Il y a bien sûr de grosses différences entre Bruxelles et Lahore. La population pakistanaise a malheureusement l’habitude des attentats. Il y avait eu un certain retour en arrière ces derniers mois mais des attentats encore plus graves ont eu lieu dans une école de Peshawar et plus tôt sur la communauté chrétienne de Lahore. Il y avait aussi eu l’occupation de l’aéroport de Karachi.

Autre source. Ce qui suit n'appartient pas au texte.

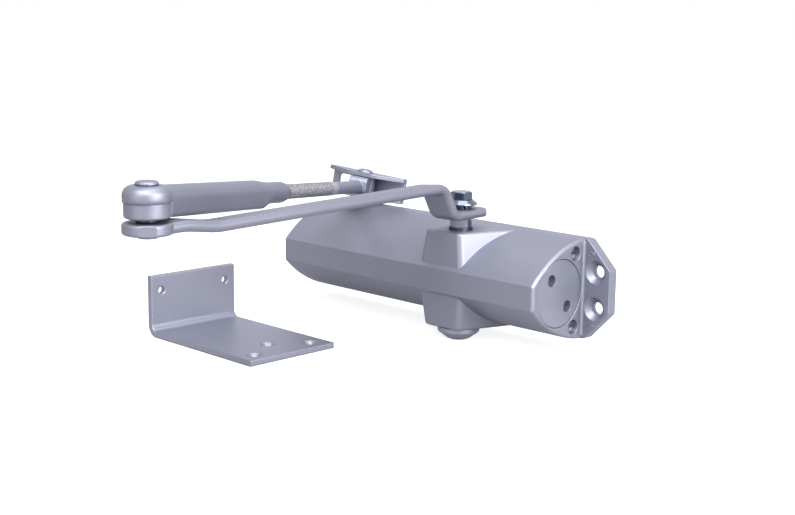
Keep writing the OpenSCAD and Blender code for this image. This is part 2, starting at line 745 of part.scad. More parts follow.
module elbow_pin() {
    color(silver) at_arm() translate([arm_l, 0, 0]) {
        low = pad_z - arm_t / 2;
        translate([0, 0, low - rivet_head_h]) rivet_head();
        translate([0, 0, low - eps]) cylinder(r = pin_r, h = dome_top + 0.2 - low + 2 * eps);
        translate([0, 0, pad_top + washer_h]) cylinder(r = neck_r, h = neck_h + bush_h - 0.2);
        translate([0, 0, dome_top + 0.2 + rivet_head_h]) mirror([0, 0, 1]) rivet_head();
    }
}

module rivet_head() {
    rotate_extrude() polygon([[0, 0], [rivet_head_r - 0.8, 0], [rivet_head_r - 0.2, 0.35],
        [rivet_head_r, 0.9], [rivet_head_r, rivet_head_h], [0, rivet_head_h]]);
}

module elbow_washer() {
    color(zinc) at_arm() translate([arm_l, 0, pad_top]) tube(6.2, pin_r + run_gap, washer_h);
}

module elbow_bush() {
    color(silver) at_elbow() translate([0, 0, bush_lo]) difference() {
        rotate_extrude() {
            square([bush_r - 1, bush_h]);
            translate([0, 1]) square([bush_r, bush_h - 1]);
            translate([bush_r - 1, 1]) circle(r = 1, $fn = 32);
        }
        translate([0, 0, -1]) cylinder(r = neck_r + run_gap, h = bush_h + 2);
    }
}

// The channel seen along the forearm: a round crown over two straight sides.
module channel_section(w, h) {
    translate([h / 2 - w / 2, 0]) circle(d = w);
    translate([-h / 2, -w / 2]) square([h - w / 2, w]);
}

module dome() {
    corner = 4;
    rotate_extrude() intersection() {
        union() {
            square([dome_r - corner, dome_h]);
            square([dome_r, dome_h - corner]);
            translate([dome_r - corner, dome_h - corner]) circle(r = corner);
        }
        square([dome_r, dome_h]);
    }
}

module forearm() {
    from = 6;
    taper_l = 14;
    difference() {
        color(silver) union() {
            at_elbow() translate([0, 0, dome_lo]) dome();
            at_forearm() {
                translate([from, 0, 0]) along_x() rotate([0, 0, 180]) linear_extrude(channel_l - from)
                    channel_section(channel_w, channel_h);
                hull() {
                    translate([channel_l - 1, 0, 0]) along_x() rotate([0, 0, 180]) linear_extrude(1)
                        channel_section(channel_w, channel_h, $fn = 32);
                    translate([channel_l + taper_l, 0, 0]) along_x() cylinder(r = nose_r, h = 1, $fn = 32);
                }
                translate([channel_l, 0, 0]) along_x() {
                    cylinder(r = nose_r, h = nose_end - channel_l - 5);
                    translate([0, 0, nose_end - channel_l - 5 - eps])
                        cylinder(r1 = nose_r, r2 = rod_r + 0.6, h = 5);
                }
            }
        }
        at_forearm() {
            translate([dome_r + 3, 0, -channel_wall]) along_x() rotate([0, 0, 180])
                linear_extrude(channel_l - dome_r - 8)
                    channel_section(channel_w - 2 * channel_wall, channel_h);
            translate([channel_l - 10, 0, 0]) along_x() cylinder(r = rod_r + 0.2, h = nose_end);
        }
        at_elbow() {
            translate([0, 0, bush_lo - 8]) cylinder(r = bush_r + 1, h = dome_lo - bush_lo + 8);
            cylinder(r = pin_r + run_gap, h = dome_top + 10);
        }
    }
}

module threaded_rod() {
    color(zinc) at_rod() translate([rod_in, 0, 0]) along_x() {
        cylinder(r = rod_r, h = rod_end - rod_in - 1);
        translate([0, 0, rod_end - rod_in - 1 - eps]) cylinder(r1 = rod_r, r2 = rod_r - 0.9, h = 1);
    }
}

block_cheek = 5.4;
block_l = 10.5;

module swivel_block() {
    neck = rod_r - 0.25;
    color(silver) at_rod() difference() {
        union() {
            translate([rod_end, 0, 0]) along_x() cylinder(r = neck, h = fore_l - rod_end);
            intersection() {
                translate([fore_l - block_r - 5, 0, 0]) along_x()
                    cylinder(r1 = neck, r2 = neck + 1.4, h = 8);
                translate([0, -block_r, -block_down]) cube([fore_l, 2 * block_r, block_up + block_down]);
            }
            translate([fore_l, 0, -block_down]) cylinder(r = block_r, h = block_up + block_down);
            translate([fore_l, block_cheek, 0]) rotate([90, 0, 0]) linear_extrude(2 * block_cheek)
                rounded([[0, block_up], [-block_l, block_up], [-block_l, -block_down], [0, -block_down]],
                        [0, 3, 3, 0]);
        }
        translate([fore_l, 0, -block_down - 1]) cylinder(r = shoe_pin_r + run_gap, h = shoe_h);
    }
}

module shoe_rivet() {
    color(silver) at_shoe() {
        translate([0, 0, -shoe_down - 0.9]) cylinder(r = shoe_pin_r, h = shoe_h + 1);
        translate([0, 0, shoe_up]) rotate_extrude()
            polygon([[0, 0], [4.7, 0], [4.6, 0.7], [3.6, 1.6], [2, 2], [0, 2]]);
        translate([0, 0, -shoe_down - 1]) cylinder(r = 4, h = 1);
    }
}

// The shoe: a plate with one ear above and one below, each widest at the rivet.
shoe_right = shoe_l - shoe_left;
ear_end = 4.4;
ear_tip = 2;
window_l = 9.5;

module ear_outline() {
    back = shoe_set + shoe_t;
    rounded([[-shoe_left - ear_tip, back], [-shoe_left - ear_tip, back - ear_end], [-ear_out - 3, -ear_out],
             [ear_out + 3, -ear_out], [shoe_right, back - ear_end], [shoe_right, back]],
            [0, 0.8, 7, 7, 0.8, 0]);
}

module frame_shoe() {
    color(silver) at_shoe() difference() {
        union() {
            translate([0, 0, shoe_up - shoe_t]) linear_extrude(shoe_t) ear_outline();
            translate([0, 0, -shoe_down]) linear_extrude(shoe_t) ear_outline();
            translate([-shoe_left, shoe_set, -shoe_down]) cube([shoe_l, shoe_t, shoe_h]);
        }
        translate([0, 0, -shoe_down - 1]) cylinder(r = shoe_pin_r + 0.02, h = shoe_h + 2);
        translate([0, shoe_set - 1, 0]) rotate([-90, 0, 0]) {
            translate([shoe_right - 6, 0, 0]) cylinder(r = shoe_hole_r, h = shoe_t + 2);
            linear_extrude(shoe_t + 2) shoe_window();
        }
    }
}

module shoe_window() {
    left = 4 - shoe_left;
    right = left + window_l;
    low = shoe_down - shoe_t - 0.3;
    high = shoe_t + 1.7 - shoe_up;
    rounded([[left, low], [left, high], [right, high], [right, low]], [2, 2, 2, 2]);
}

module angle_bracket() {
    color(silver) translate(angle_at) difference() {
        translate([0, angle_w, 0]) rotate([90, 0, 0]) linear_extrude(angle_w) {
            outer = angle_bend + angle_t;
            translate([outer, 0]) square([angle_l - outer, angle_t]);
            translate([0, outer]) square([angle_t, angle_h - outer]);
            intersection() {
                square(outer);
                translate([outer, outer]) difference() {
                    circle(r = outer);
                    circle(r = angle_bend);
                }
            }
        }
        for (side = [-1, 1]) {
            translate([-1, angle_w / 2 + side * upright_pitch / 2, angle_h - upright_down]) along_x()
                cylinder(r = upright_hole_r, h = angle_t + 2);
            sunk_hole(angle_l - flat_out, angle_w / 2 + side * flat_pitch / 2);
        }
        sunk_hole(angle_l - flat_out - flat_back, angle_w / 2);
    }
}

module sunk_hole(x, y) {
    sink = flat_sink_r - flat_hole_r;
    translate([x, y, -1]) cylinder(r = flat_hole_r, h = angle_t + 2);
    translate([x, y, angle_t - sink]) cylinder(r1 = flat_hole_r, r2 = flat_sink_r + 1, h = sink + 1);
}

housing();
end_cap();  // end_cap_right
mirror([1, 0, 0]) end_cap();  // end_cap_left
cap_rings();
valve_screw(-valve_z);  // valve_screw_1
valve_screw(valve_z);  // valve_screw_2
valve_rings();
upper_bearing();
lower_bearing();
shaft_seal();
pinion_cap();
pinion_cap_ring();
piston();
check_ball();
check_plug();
closing_spring();
pinion_shaft();
shaft_clip();
main_arm();
spindle_bolt();
cup_washer();
lock_washer();
elbow_pin();
elbow_washer();
elbow_bush();
forearm();
threaded_rod();
swivel_block();
shoe_rivet();
frame_shoe();
angle_bracket();
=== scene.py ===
import json
import math

import bpy
from mathutils import Matrix, Vector


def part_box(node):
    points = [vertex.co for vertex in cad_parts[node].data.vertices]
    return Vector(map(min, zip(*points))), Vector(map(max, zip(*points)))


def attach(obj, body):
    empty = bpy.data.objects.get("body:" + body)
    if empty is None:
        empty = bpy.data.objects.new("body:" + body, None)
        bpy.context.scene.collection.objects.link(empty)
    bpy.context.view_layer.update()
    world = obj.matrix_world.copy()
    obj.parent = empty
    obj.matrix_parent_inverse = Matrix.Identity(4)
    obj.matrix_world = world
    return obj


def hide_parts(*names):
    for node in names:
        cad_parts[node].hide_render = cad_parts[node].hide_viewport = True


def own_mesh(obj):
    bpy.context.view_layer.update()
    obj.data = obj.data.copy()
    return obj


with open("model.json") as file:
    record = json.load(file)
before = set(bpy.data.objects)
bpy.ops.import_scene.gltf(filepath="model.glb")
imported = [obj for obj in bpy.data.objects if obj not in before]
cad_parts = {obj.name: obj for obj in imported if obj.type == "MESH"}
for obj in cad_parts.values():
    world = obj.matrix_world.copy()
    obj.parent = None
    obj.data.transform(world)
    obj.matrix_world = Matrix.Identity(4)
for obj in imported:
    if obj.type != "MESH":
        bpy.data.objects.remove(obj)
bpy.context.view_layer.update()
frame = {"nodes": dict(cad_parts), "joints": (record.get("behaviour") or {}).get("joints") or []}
nodes = frame["nodes"]

FLOOR_Z = -0.0328
WHITE = (1.0, 1.0, 1.0, 1.0)

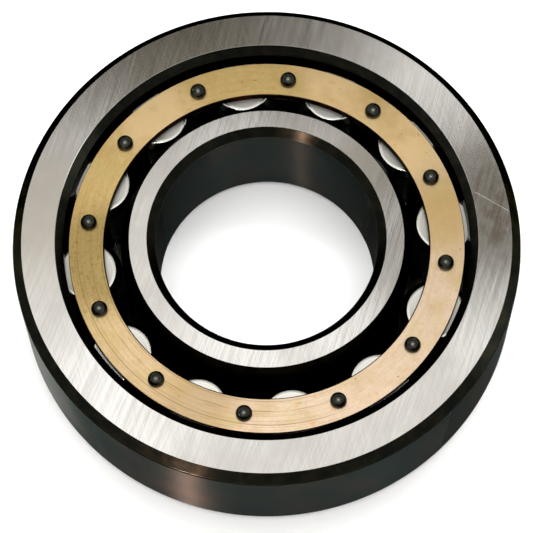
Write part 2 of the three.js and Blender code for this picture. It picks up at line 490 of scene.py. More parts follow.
GRIND_BEARING = math.radians(65)
CROSS_GRIND_BEARING = math.radians(98)
SCRATCH_START, SCRATCH_END, SCRATCH_WIDTH = (33.6, 2.9), (38.3, -1.05), 0.12
FAINT_SCRATCH_START, FAINT_SCRATCH_END, FAINT_SCRATCH_WIDTH = (34.6, 4.6), (37.2, 6.4), 0.10
SMUDGE_CENTRE = (35.8, -0.5)
SMUDGE_SQUEEZE = 0.42  # across X, which makes the smudge longer along Y
SMUDGE_EDGE, SMUDGE_CORE = 6.2, 1.2
OUTER_FACE_CIRCLE, INNER_FACE_CIRCLE = 35.9, 20.3
FACE_PATCH_CORE = 1 / 4  # of a patch's reach

# Patches of the faces, brighter ones of painted highlight and darker ones of painted shade: the circle they
# lie on, their direction and their reach.
HIGHLIGHT_PATCHES = (
    (OUTER_FACE_CIRCLE, math.radians(34), 13.0),
    (OUTER_FACE_CIRCLE, math.radians(222), 20.0),
    (OUTER_FACE_CIRCLE, math.radians(332), 15.0),
    (INNER_FACE_CIRCLE, math.radians(246), 14.0),
    (INNER_FACE_CIRCLE, math.radians(300), 12.0),
    (INNER_FACE_CIRCLE, math.radians(100), 12.0),
)
SHADE_PATCHES = (
    (OUTER_FACE_CIRCLE, math.radians(104), 18.0),
    (OUTER_FACE_CIRCLE, math.radians(166), 16.0),
    (INNER_FACE_CIRCLE, math.radians(30), 9.0),
)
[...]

La violence sectaire sévit au Pakistan, avec des groupes réactionnaires qui reçoivent depuis de nombreuses années le soutien de certaines parties de l’establishment. L’interprétation de cette violence est différente de ce que nous connaissons ici. Ainsi, la raison de la protestation des fondamentalistes à Islamabad était la condamnation de l’assassin du gouverneur de Pendjab, dont la mort s’inscrivait dans le cadre d’une loi sur le blasphème et était donc justifiée aux yeux de l’auteur du crime.

Les conditions sociales au Pakistan y sont bien plus déplorables, il y existe une grande pauvreté. Le mouvement des travailleurs n’a pas pu s’y imposer comme une force nationale au moyen d’une grande mobilisation, celui-ci ne s’est jamais réellement remis de la dictature des années 80’ ni de la politique néolibérale qui a suivi à partir des années 90’.

En conclusion, le point commun le plus saisissant entre ces deux pays est l’immense solidarité qui a émergé au sein de la population pendant que les pyromanes que sont les dirigeants continuent à jeter de l’huile sur le feu et n’ont toujours pas de réponses à donner face à ce four brûlant dans lequel des réactionnaires de toutes sortes peuvent y faire cuire leur pain.